I recall, about twenty years ago, taking a trip with some university friends to Thunder Bay. It was the first and only time I’ve seen the Northern Lights. I remember how they started to appear from out of nowhere. The effect was so much more subtle than all the pictures I’d seen. The photographs and poster I’d seen were like the haloes from religious art. But the real thing was so much more mysterious and delicate in how they snuck up on us, but then also so much more impressive and overwhelming than I could have imagined.

Is that what it was like, in the Temple with Anna and Simeon? No obvious signs of divinity, destiny, or revolution. And yet they knew that their hope — the hope of entire peoples, Jew and Gentile — was tied up in this child. If we had been there, would we have had the spiritual vision to see what Anna and Simeon did, and to have that same hope?

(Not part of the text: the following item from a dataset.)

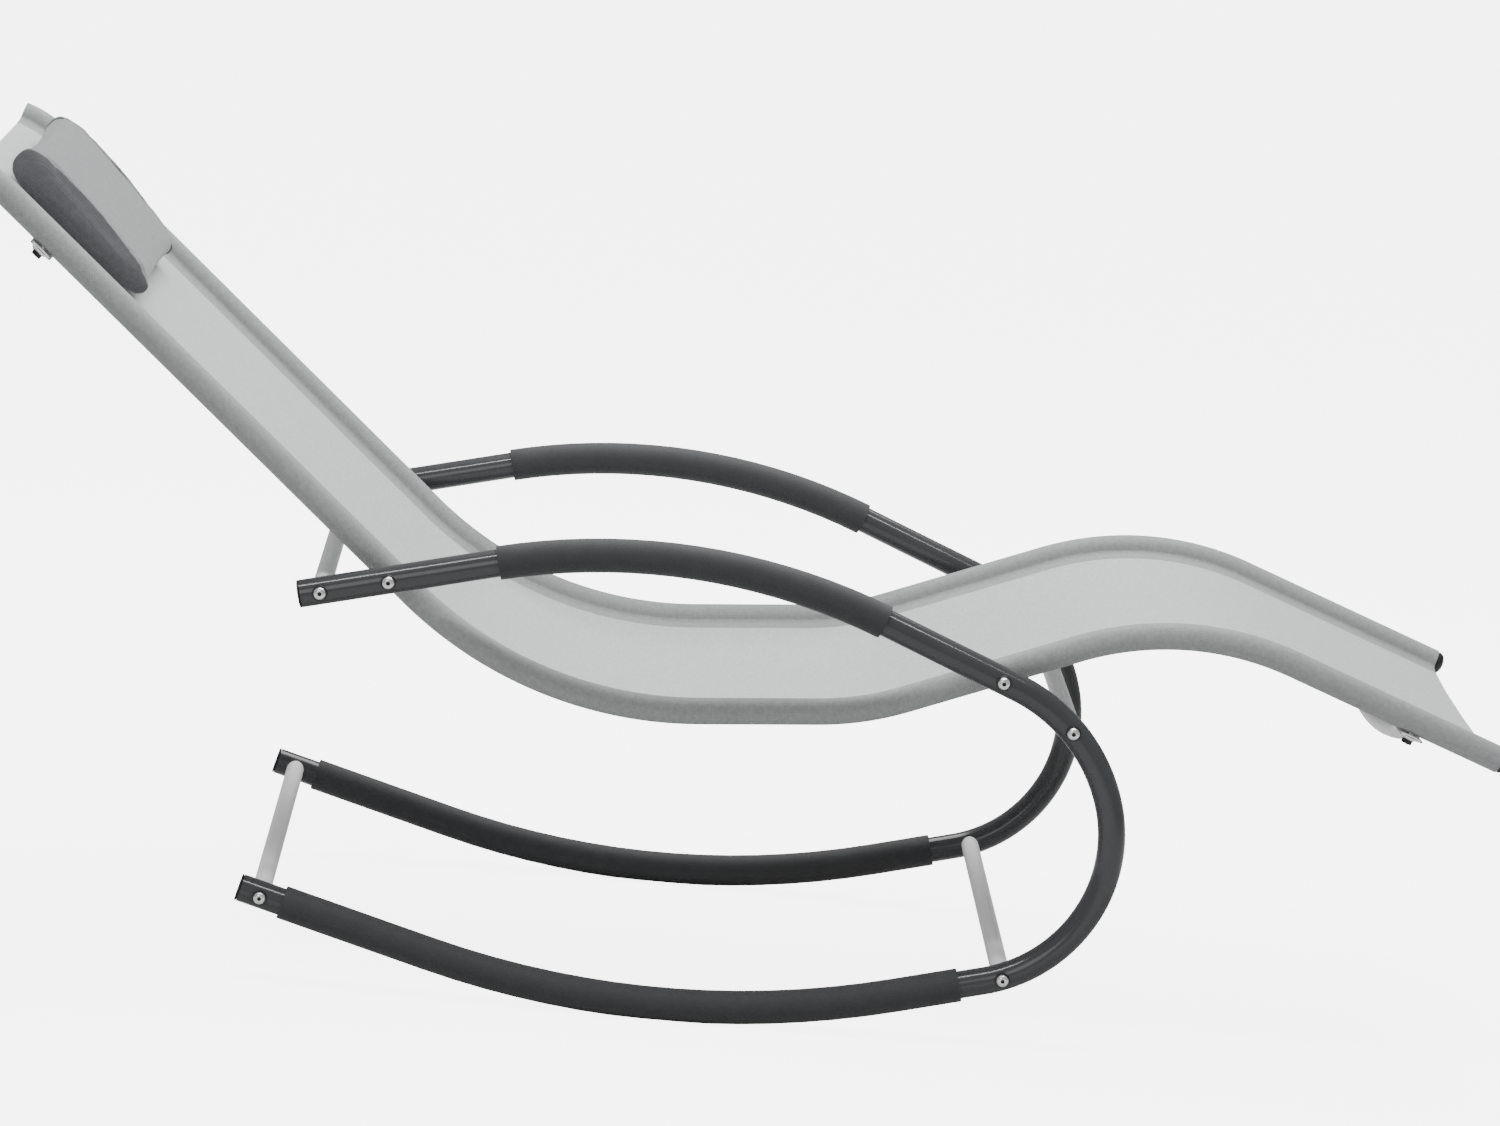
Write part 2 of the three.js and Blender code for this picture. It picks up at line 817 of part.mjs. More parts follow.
function slingSection(distance) {
  const sag = sagAt(distance);
  const sleeve = sleeveOutline();
  const panelHalf = [
    new THREE.Vector2(hemEdge, -hemDrop),
    new THREE.Vector2(hemEdge - sagShoulder, -hemDrop - sag),
  ];
  const underHalf = [
    new THREE.Vector2(hemEdge - sagShoulder, -hemDrop - sag - slingThickness),
    new THREE.Vector2(hemEdge - slingThickness, -hemDrop - slingThickness - slingThickness / 10),
    new THREE.Vector2(hemEdge, -hemDrop - 2 * slingThickness),
  ];
  return {
    outline: [
      ...sleeve,
      ...panelHalf,
      ...mirrored(panelHalf),
      ...mirrored(sleeve),
      ...mirrored(underHalf),
      ...underHalf,
    ],
    bores: [railHalf, -railHalf].map((across) => roundSection(sleeveInner, railSides, across)),
  };
}

function sling() {
  const sheet = solidOf(sweep(slingLine, slingSection));
  return geometryOf(cut(sheet, ...sides.flatMap(([, side]) => holesIntoRail(side))));
}

add(lounge, "sling", sling(), finish(slingGrey, 0.85, 0));

// Spreader bars, lofted from a round tube in the middle to a flat oval under each rail

function ovalLoop(halfWidth, halfHeight, roundness, across, height) {
  return Array.from({ length: turnedSides }, (_, i) => {
    const angle = ((i + 0.5) * 2 * Math.PI) / turnedSides;
    const [c, s] = [Math.cos(angle), Math.sin(angle)];
    return new THREE.Vector3(
      halfWidth * Math.sign(c) * Math.abs(c) ** (2 / roundness),
      across,
      height + halfHeight * Math.sign(s) * Math.abs(s) ** (2 / roundness),
    );
  });
}

// Skins a stack of loops that run along +Y. With inner loops it is a tube, open at both ends,
// and without them its end caps stand out by endPuff.
function loft(outer, inner, endPuff = 0) {
  const count = outer[0].length;
  const loops = inner ? [...outer, ...inner] : outer;
  const positions = loops.flat().flatMap(({ x, y, z }) => [x, y, z]);
  const faces = [];
  const quad = (a, b, c, d) => faces.push(a, b, c, a, c, d);
  const skin = (start, stack, inwards) => {
    for (let i = 0; i < stack.length - 1; i++) {
      for (let j = 0; j < count; j++) {
        const a = start + i * count + j;
        const b = start + i * count + ((j + 1) % count);
        if (inwards) quad(a, b, b + count, a + count);
        else quad(b, a, a + count, b + count);
      }
    }
  };
  skin(0, outer, false);
  if (inner) {
    const offset = outer.length * count;
    const lastLoop = (outer.length - 1) * count;
    skin(offset, inner, true);
    for (let j = 0; j < count; j++) {
      const k = (j + 1) % count;
      quad(j, k, offset + k, offset + j);
      quad(lastLoop + k, lastLoop + j, offset + lastLoop + j, offset + lastLoop + k);
    }
  } else {
    for (const [loop, first, facesBack] of [
      [outer[0], 0, true],
      [outer.at(-1), (outer.length - 1) * count, false],
    ]) {
      const middle = loop.reduce((sum, point) => sum.add(point), new THREE.Vector3());
      middle.divideScalar(count);
      const hub = positions.length / 3;
      positions.push(middle.x, middle.y + (facesBack ? -endPuff : endPuff), middle.z);
      for (let j = 0; j < count; j++) {
        const [a, b] = [first + j, first + ((j + 1) % count)];
        faces.push(hub, ...(facesBack ? [a, b] : [b, a]));
      }
    }
  }
  const geometry = new THREE.BufferGeometry();
  geometry.setAttribute("position", new THREE.Float32BufferAttribute(positions, 3));
  geometry.setIndex(faces);
  geometry.computeVertexNormals();
  return geometry;
}

const spreaderSeat = -(sleeveOuter / Math.cos(Math.PI / railSides)) - touchGap;
const spreaderFlatHeight = spreaderSeat - spreaderFlatThickness / 2;
const spreaderHalf = railHalf + spreaderOverhang;
const spreaderFlatEnd = spreaderHalf - spreaderFlatLength;
const spreaderRoundEnd = spreaderFlatEnd - spreaderTransition;

function spreaderLoops(inset) {
  const mix = THREE.MathUtils.lerp;
  const halfStations = [
    [spreaderHalf, 1],
    [spreaderFlatEnd, 1],
    [mix(spreaderFlatEnd, spreaderRoundEnd, 0.5), 0.5],
    ...spreaderStationShares.map((share) => [spreaderRoundEnd * share, 0]),
  ];
  const stations = [
    ...halfStations.map(([across, flat]) => [-across, flat]),
    ...halfStations.slice(0, -1).reverse(),
  ];
  return stations.map(([across, flat]) => {
    const round = spreaderDiameter / 2;
    const halfWidth = mix(round, spreaderFlatWidth / 2, flat) - inset;
    const halfHeight = mix(round, spreaderFlatThickness / 2, flat) - inset;
    const bow = spreaderBow * Math.max(0, 1 - (across / spreaderFlatEnd) ** 2);
    const roundness = mix(2, spreaderFlatRoundness, flat);
    return ovalLoop(halfWidth, halfHeight, roundness, across, spreaderFlatHeight - bow);
  });
}

function spreaderBar() {
  const bar = loft(spreaderLoops(0), spreaderLoops(spreaderWall));
  const holes = sides.map(([, side]) => {
    const hole = rodAcross(screwHole, 0, railTubeDiameter * 2, 0, 0);
    return solidOf(hole.rotateX(-Math.PI / 2).translate(0, side * railHalf, 0));
  });
  return geometryOf(cut(solidOf(bar), ...holes));
}

function flangeBolt() {
  const top = -touchGap;
  const flangeTop = top - flangeBoltFlangeHeight;
  const shank = turned(
    [
      [0, flangeTop],
      [flangeBoltFlange / 2, flangeTop],
      [flangeBoltFlange / 2, top],
      [screwDiameter / 2, top],
      [screwDiameter / 2, spreaderFlatThickness + flangeBoltReach],
      [0, spreaderFlatThickness + flangeBoltReach],
    ],
    screwSides,
  );
  const radius = hexagonRadius(flangeBoltAcrossFlats);
  const [headTop, inFlange] = [top - flangeBoltHeadHeight, top - flangeBoltFlangeHeight / 2];
  const hexagon = rodAcross(radius, headTop, inFlange, 0, 0, hexagonSides);
  return geometryOf(join(solidOf(shank), solidOf(hexagon)));
}

for (const [name, group] of Object.entries(spreaderGroups)) {
  add(group, name, spreaderBar(), finish(barSilver, 0.35, 0.6));
  for (const [sideName, side] of sides) {
    const boltName = `${name}_bolt_${sideName}`;
    const bolt = add(group, boltName, flangeBolt(), finish(boltDark, 0.4, 0.7));
    bolt.position.set(0, side * railHalf, spreaderSeat - spreaderFlatThickness);
    bolt.rotation.x = Math.PI / 2;
  }
}

// Head pillow and its tapes, on the straight of the back below the head curl

const back = groupOnRail(curlEnd + touchGap);
const panelTop = -hemDrop - backSag;
const loopTapeBase = panelTop + touchGap;
const hookTapeBase = loopTapeBase + tapeThickness + touchGap;
const pillowBase = hookTapeBase + tapeThickness + touchGap;

// How far the panel rises above its middle, at a distance across
function panelRise(across) {
  const beyond = Math.abs(across) - (hemEdge - sagShoulder);
  return backSag * THREE.MathUtils.clamp(beyond / sagShoulder, 0, 1);
}

function pillow() {
  const flatHalf = pillowWidth / 2 - pillowEndPuff;
  const stations = [
    ...pillowStationShares.map((station) => [-1, ...station]),
    [0, 0, 0, 1],
    ...pillowStationShares.map((station) => [1, ...station]).reverse(),
  ];
  const loops = stations.map(([end, share, puffShare, size]) => {
    const across = end * (share * flatHalf + puffShare * pillowEndPuff);
    const fullness = 1 - share ** 2;
    const halfLength = pillowLength / 2 - pillowDrawIn * fullness;
    const rise = panelRise(across);
    return Array.from({ length: pillowSidePoints }, (_, i) => {
      const angle = ((i + 0.5) * 2 * Math.PI) / pillowSidePoints;
      const [c, s] = [Math.cos(angle), Math.sin(angle)];
      const u = size * Math.sign(c) * Math.abs(c) ** (2 / pillowRoundness);
      const v = size * Math.sign(s) * Math.abs(s) ** (2 / pillowRoundness);
      const taper = ((1 - u) / 2) ** pillowTaperPower;
      const wedge = THREE.MathUtils.lerp(pillowFootThickness, pillowHeadThickness, taper);
      const crown = s > 0 ? pillowCrown * fullness * (1 - u * u) : 0;
      const height = rise + ((wedge - rise) * (v + 1)) / 2 + crown;
      return new THREE.Vector3(pillowLength / 2 + u * halfLength, across, pillowBase + height);
    });
  });
  return loft(loops, null, pillowEndPuff * (1 - pillowStationShares[0][1]));
}

function tape(length, base) {
  const box = new THREE.BoxGeometry(length, tapeWidth, tapeThickness);
  return box.translate(pillowLength / 2, 0, base + tapeThickness / 2);
}

const pillowMesh = add(back, "head_pillow", pillow(), finish(pillowGrey, 0.9, 0));
pillowMesh.position.x = -pillowOverhang;
for (const [name, side] of sides) {
  for (const [kind, length, base] of [
    ["loop", loopTapeLength, loopTapeBase],
    ["hook", hookTapeLength, hookTapeBase],
  ]) {
    const strip = add(back, `${kind}_tape_${name}`, tape(length, base), finish(tapeGrey, 1, 0));
    strip.position.set(-pillowOverhang, (side * tapeSpacing) / 2, 0);
  }
}

// The floor lies under the rockers' level facets, and the origin under the middle of the object
const box = new THREE.Box3().setFromObject(lounge, true);
lounge.position.set(-(box.min.x + box.max.x) / 2, 0, -box.min.z);

export default lounge;
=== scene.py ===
# %% [markdown]
# # A rocking lounger, dressed for its portrait
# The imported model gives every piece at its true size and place, in plain facets.
# This lesson rebuilds what the eye meets, in smooth tubes, woven textile, foam and metal,
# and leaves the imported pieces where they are, as the skeleton that all of it rides on.

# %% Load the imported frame
from math import copysign, cos, degrees, exp, hypot, pi, radians, sin

import bmesh
import bpy
import numpy
from mathutils import Matrix, Vector


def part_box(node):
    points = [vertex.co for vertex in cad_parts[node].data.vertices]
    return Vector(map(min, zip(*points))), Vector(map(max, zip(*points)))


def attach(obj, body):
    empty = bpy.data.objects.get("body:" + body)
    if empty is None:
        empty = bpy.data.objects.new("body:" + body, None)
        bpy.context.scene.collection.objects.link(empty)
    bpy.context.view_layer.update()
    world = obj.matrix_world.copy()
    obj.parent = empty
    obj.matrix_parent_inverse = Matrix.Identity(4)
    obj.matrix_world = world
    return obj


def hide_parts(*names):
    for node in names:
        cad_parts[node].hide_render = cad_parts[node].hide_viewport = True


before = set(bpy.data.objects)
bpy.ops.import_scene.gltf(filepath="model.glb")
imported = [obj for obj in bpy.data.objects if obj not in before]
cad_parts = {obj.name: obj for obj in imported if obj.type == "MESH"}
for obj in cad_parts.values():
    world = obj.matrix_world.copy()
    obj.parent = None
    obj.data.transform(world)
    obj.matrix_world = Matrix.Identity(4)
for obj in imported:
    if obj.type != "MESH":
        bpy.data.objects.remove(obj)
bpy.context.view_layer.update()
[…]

This scene of revelation, for me, brings to mind a much later figure in our spiritual family, Julian of Norwich, a woman who lived as a hermit, in a small enclosure attached to a church; a situation somewhat similar to Anna’s. In the midst of a debilitating illness she had a series of visions that she wrote down for us. One of them goes as follows:

Our Lord showed me a tiny thing in the palm of my hand, the size of a hazelnut. I looked at this with the eye of my soul and thought: ‘What is this?’ And this is the answer that came to me:
‘It is all that is made.’
I was astonished that it managed to survive: it was so small that I thought that it might disintegrate. And in my mind I heard this answer: ‘It lives on and will live on forever because God loves it.’
So every single thing owes its existence to the love of God.

And so, whether an ordinary hazelnut, or a seemingly ordinary baby: our world is full of symbols of God’s love. Nevertheless, as Simeon said, “This child is destined for the falling and the rising of many in Israel, and to be a sign that will be opposed…” The subsequent gospel stories of the grown up Jesus will continue this theme: some will follow, but many will oppose him. The vulnerability of the manger becomes the vulnerability of the cross. But God works with, and through, and because of this: “I was astonished that it managed to survive: it was so small that I thought that it might disintegrate. And in my mind I heard this answer: ‘It lives on and will live on forever because God loves it.’”

“…A light for revelation to the Gentiles and for glory to your people Israel.” Amen.